The English Parliament in 1645 enacted a law abolishing the Church of England as an active organization. The law enacted by Parliament drove every bishop from his diocese, and forbade the use of the Book of Common Prayer in any church or chapel in England. The rectors of over two thousand parishes were forced out and their places were filled by Presbyterian and Independent or Baptist ministers.
The General Assembly of Virginia, upon learning the action of Parliament, adopted an act in 1647 requiring the use of the Prayer Book in every church and chapel in Virginia each Sunday in the regular forms prescribed in the Prayer Book. The Act made further provision that in every parish in which the incumbent minister disobeyed the law and continued disuse of the Book of Common Prayer, his parishioners were thereby absolved from paying him any further salary.

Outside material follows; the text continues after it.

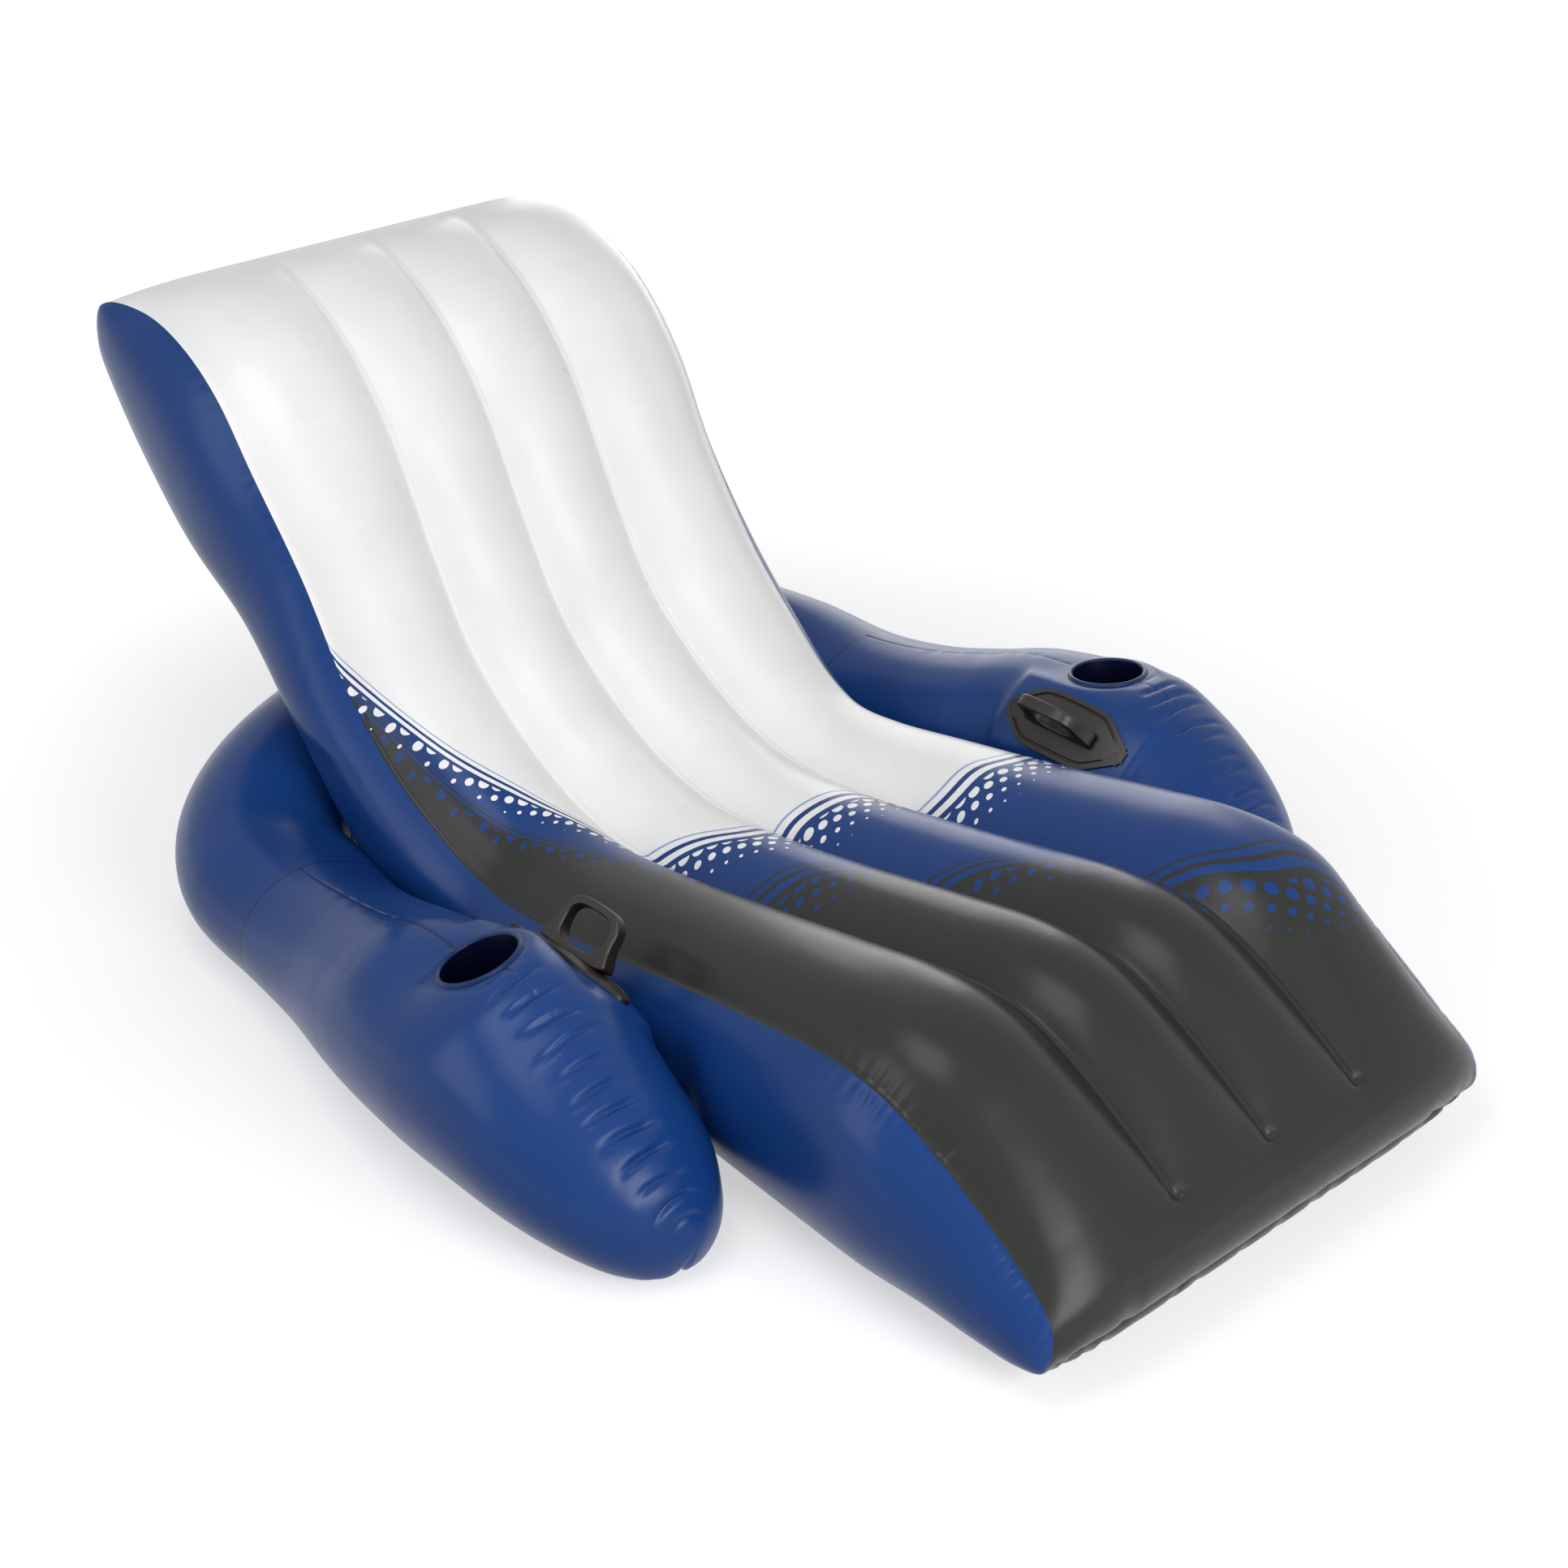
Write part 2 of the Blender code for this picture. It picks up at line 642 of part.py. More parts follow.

In England marriage was held to be a religious service to be performed by no one other than a priest of the Church; and Parliament, after abolishing the Prayer Book and the canons of the Anglican Church, was compelled to enact another law making provision for the performance of the marriage ceremony as a civil contract. The new law directed that justices of the local courts perform marriages and record them, if desired, in the court records. The people of Virginia paid no attention to this law except, as far as is known, in one case in Northumberland County. In the year 1656 a man and woman in Lancaster County, instead of going to the minister, if there were one, or to the reader of the parish, went to a county official of Northumberland and were married according to the Act of Parliament. Their marriage was recorded in the court order book and there nine months later the new incumbent, Samuel Cole of Lancaster, found it. He thereupon declared openly that the law of Virginia was in effect in his parish and not the Acts of Parliament. The affair ended when the parson required the wedded couple to consider themselves unwed until he could announce the banns of matrimony for them on three separate Sundays and then perform a Christian marriage. He then took occasion to go to the Northumberland county court and record his certificate of marriage of the couple in the court order book. The two certificates still appear in the order book of the county court of Northumberland County in the following words:
Certificate of Marriage, 11 Sept. 1656. John Merryday [i.e., Meredith] and Mrs. Ann Nash, als. Mallet, were married by Coll. Jno. Trussell, according to Act of Parliament, 24 August, 1653. Witnesses Geo. Colclough, Leonard Spencer and Jno. Carter. Rec. 20 Sept. 1656.
To all such whom it may concern. These are to certifie that John Meredith & Ann Nash, being three times Published according to Law, were married at Currotomon on the 14th of this instant July, 1657 per mee, Samuel Cole, minister, ibidem 20th July 1657 this certificate was recorded.
The colony of Virginia in affairs of both church and state exercised more independence of action under the Commonwealth than it ever exercised before or afterward until the Declaration of Independence in 1776. The General Assembly, after it made a treaty of peace with Cromwell's commissioners, elected the several governors of the colony until the Restoration of Charles Second in 1660 took that authority from them. The Burgesses had agreed to discontinue the use of prayers for the King and the royal family in public services, and the General Assembly enacted a law directing each parish to decide for itself whether it would continue or discontinue the use of the Book of Common Prayer. All questions of parish administration were left to the several vestries. If a parish did not wish to use the old form of worship it might use such form as it desired.
A number of ministers of Presbyterian ordination, and some openly acknowledged Puritans thereupon came into the colony and these became incumbent ministers of parishes. The last known one was the Rev. Andrew Jackson, incumbent of Christ Church Parish in Lancaster County from some years after 1680 until his death in 1711. He was a godly and devout minister, beloved by his parishioners. Tradition says that he "stood up to read the Psalms, but remained seated when they said the Creed."
For twenty-five or thirty years prior to 1675, to the distress of the Church and the people as a whole, there was a desperate lack of ordained ministers, and inability, to get clergymen from England. Some few, driven out of parishes in England by the Parliamentary victors, did come to Virginia, but never in sufficient number to supply the need. Then, after the restoration of Charles, II, in 1660 and the return of the Anglican Church to active life, there were so many parishes in England from which non-conforming ministers were removed because of refusal to use the Book of Common Prayer, that for nearly a decade there were almost no clergymen to send overseas. Conditions did begin to improve, however, before the end of the decade.
The improvement increased more rapidly after a new bishop of London came into that diocese in 1675 and manifested active interest in the affairs of the parishes in America.